Keempat, menulis (al-kitabah). Ini merupakan metode penguat dari tiga metode sebelumnya. Metode ini menekankan pada penulisan ayat setelah dihafal sebelumnya. Pada zaman Nabi, para sahabat diminta untuk menulis ayat-ayat yang baru turun kepada Nabi Muhammad Saw melalui berbagai media seperti daun, pelepah kurma, batu, dan lain-lain. Hanya saja penulisan ayat pada zaman tersebut tujuan utamanya adalah untuk mengumpulkan dan menjaga autentisitas al-Quran dengan baik. Di era sekarang, menulis al-Quran menjadi metode pembantu dalam menghafal. Di Maroko, metode ini sangat terkenal di mana para penghafal di negeri itu menuliskan hafalannya di atas papan kecil yang dipegang oleh masing-masing murid, kemudian setelah benar-benar hafal secara kuat (mutqin), tulisan di papan tersebut dicuci dengan air dan dikeringkan. Cara ini bertujuan untuk membantu penghafal dalam menguatkan hafalannya dengan cara memvisualisasikannya dalam bentuk tulisan.

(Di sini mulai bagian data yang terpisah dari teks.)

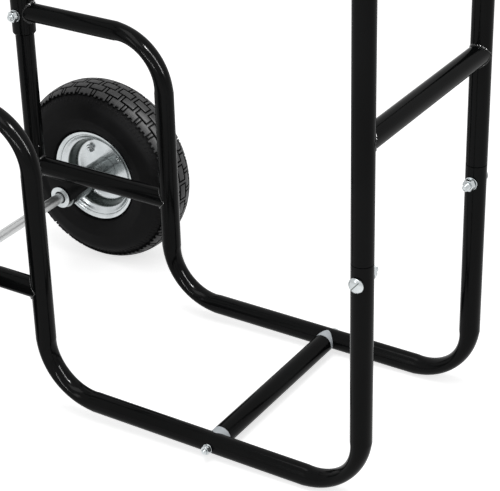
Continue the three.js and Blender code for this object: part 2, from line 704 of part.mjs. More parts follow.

Inilah empat metode inti menghafal al-Quran yang dipaparkan oleh pakar qiraat lulusan Universitas al-Azhar itu, sebagaimana dalam karyanya, al-Tajwid al-Mushawwar. Dari empat metode itulah lahir rincian-rincian trik atau metode menghafal al-Quran yang sangat beragam, sebagaimana terjadi di Indonesia.

Dari keempat metode tersebut, metode apa yang kamu gunakan untuk menghafal al-Quran?